At 10 miles the sign says “Welcome to Brookston,” with that thing about the electric utility. I guess I don’t need to tell you after whom Brookston was named. You guessed it, James Brooks. And the year? You got it, 1853. On 43, called Prairie street, are a pair of late 19th century mansions, almost identical, but on opposite sides of the street. Red brick with nice chiseled white lintels, sills, and coin courses. Curved glass windowpanes on the cupolas. Expensive stuff.
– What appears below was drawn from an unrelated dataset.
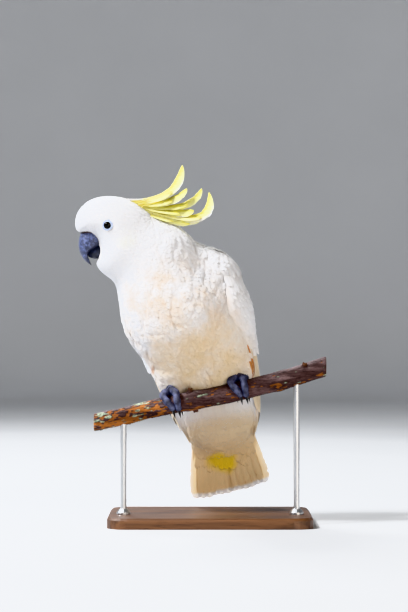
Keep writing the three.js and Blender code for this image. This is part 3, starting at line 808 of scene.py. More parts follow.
def coat(name, low, high, strands):
    """The feathers rooted between two shares of the body. A feather is some narrow vanes fanned from one
    root, each a little longer or shorter at random, so that its end is soft."""
    places = coat_roots(low, high)
    roots = body_at(places[:, 0], places[:, 1])
    grown = ~bare(roots)
    feathers = grown.sum()
    places, roots = (np.repeat(a[grown], strands, axis=0) for a in (places, roots))
    count = len(roots)
    gap = spacing_at(roots)
    fan = np.tile(np.arange(strands) - (strands - 1) / 2, feathers)
    length = gap * np.repeat(chance.uniform(3.8, 4.2, feathers), strands) * chance.uniform(0.82, 1.05, count)
    for socket in SOCKETS.values():
        away = size_of(roots - socket)
        ahead = (unit(socket - roots) * nearest_flow(roots)).sum(-1)
        length = np.where((ahead > 0.3) & (away < 16), np.minimum(length, away - EYE_RING + 0.8), length)
    length = np.maximum(length, 1.2) * mix(0.75, 1, smooth(0.1, 0.25, places[:, 0]))
    half = gap * mix(0.66, 0.54, smooth(2.5, 7, gap)) * chance.uniform(0.85, 1.15, count)
    rise = 0.05 + 0.14 * chance.uniform(0, 1, count)
    astray = np.repeat(chance.normal(0, 0.08, feathers), strands)
    jitter = astray + fan * 0.12 * chance.uniform(0.7, 1.3, count)
    pull = mix(0.6, 1.0, smooth(0.05, 0.2, places[:, 0]))
    camber = chance.uniform(0.03, 0.1, count)
    grown_vanes = grow(roots, length, half, 8 if high < 0.55 else 7, camber, rise, jitter, pull)
    bake = np.stack([places[:, 1] / TURN, places[:, 0]], -1) * 0.98 + 0.01
    tone = np.repeat(chance.uniform(-1, 1, feathers), strands) + chance.uniform(-0.3, 0.3, count)
    make_piece(name, [vane_parts(*grown_vanes, length, tone, bake)], [COAT_FINISH], "plumage")


def skin_of_body():
    """The whole body, neck and head in one surface: a ray at each share and angle, out to the skin."""
    rows, columns = 230, 170
    shares = np.linspace(0.004, 0.996, rows)
    return tube_part(body_at(*np.meshgrid(shares, round_turn(columns), indexing="ij")))


# ---- wings and tail --------------------------------------------------------------------------------

# Each row of wing feathers: how many, root and tip of the outermost and of the innermost as shares of the
# wing's length and width, their half widths, and their heights over the wing's bed.
LONG_ROWS = {
    "primaries": (10, (0.36, 0.0), (0.34, 0.5), (0.84, 0.03), (1.0, 0.56), (7.5, 9.5), (-1.8, 0.0)),
    "secondaries": (12, (0.3, 0.06), (0.3, 0.8), (0.72, 0.05), (0.9, 0.86), (9, 12), (0.3, 2.6)),
    "tertials": (5, (0.2, 0.68), (0.18, 0.95), (0.68, 0.74), (0.8, 0.955), (12, 10), (2.8, 4.0)),
}
COVERT_ROWS = 11
BED_START = {1: 0.02, -1: 0.1}  # where along its length each wing's bed begins
ROOT_SUNK = {1: 0.0, -1: 13.0}  # how far the first coverts of each wing go down to meet the body
FLANK_END = {1: 0.22, -1: 0.3}  # where the feathers over each wing's front edge leave off


def wing_surface(side):
    """The wing's bed, bulging in the middle of its width, as a function of share, width and height."""
    tip = WING_TIP[side]

    def surface(s, t, lift):
        return wing_at(side, s * tip, t, lift + 1.5 * (1 - (2 * t - 1) ** 2) - 5.5)

    return surface


def wing(side, name):
    """A bed of elliptical section under the feathers, the long feathers in their rows, the coverts over
    them, and the outermost feathers along the front edge."""
    surface = wing_surface(side)
    shares = np.linspace(BED_START[side], 0.74, 60)
    s, t = np.meshgrid(shares, np.linspace(0.04, 0.96, 34), indexing="ij")
    thick = 1.2 * np.sqrt(np.clip(1 - (2 * t - 1) ** 2, 0, 1)) + 0.2
    ring = np.concatenate([surface(s, t, -2.5), surface(s, t, -2.5 - thick)[:, ::-1]], 1)
    make_piece(f"wing_bed_{name}", [tube_part(ring[:, ::-side])], [SKIN_FINISH], "plumage")

    parts = []
    for count, root, inner_root, tip, inner_tip, half, height in LONG_ROWS.values():
        roots = row_of(count, root, inner_root, 0.004)
        tips = row_of(count, tip, inner_tip, 0.008)
        share = np.linspace(0, 1, count)
        parts.append(laid(surface, roots, tips, mix(*half, share), mix(*height, share), rows=26, columns=5,
                          rise=1.2, ragged=0.12, widest=0.78, point=0.42, camber=0.11, thickness=0.45))
    long_node, node = f"flight_feathers_{name}", f"wing_{name}"
    make_piece(f"wing_flights_{name}", parts, [FLIGHT_FINISH], "flight_feathers", [long_node])
    coverts = wing_coverts(surface, ROOT_SUNK[side])
    make_piece(f"wing_coverts_{name}", coverts, [COAT_FINISH], "plumage", [node])
    make_piece(f"wing_edge_{name}", wing_edge(side), [EDGE_FINISH, FLIGHT_FINISH], "flight_feathers")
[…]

Below Brookston I cross from White County into Tippecanoe County, named for the Battle of Tippecanoe, and in honor of Old Tippecanoe, William Henry Harrison, who later became the ninth president of the U.S. Harrison is greatly celebrated hereabouts, because of his victory, and because he was the first (only?) president considered to be from Indiana, although he was born in Virginia. Just like Michigan claims Gerald Ford, even though he was born in Omaha, Nebraska. And like Texas claims George W. Bush, even though he was born in New Haven, Connecticut, while the old man was at Yale. Connecticut doesn’t want to claim him, though he is the only president ever to have been born there.
I’ve come to another fork in the road. Literally, a fork. You’d be amazed how many times I see pieces of silverware by the side of the road. And not just plastic stuff from fast food joints. Real stainless steel, use-at-home stuff. Forks, knives, spoons. Makes you wonder.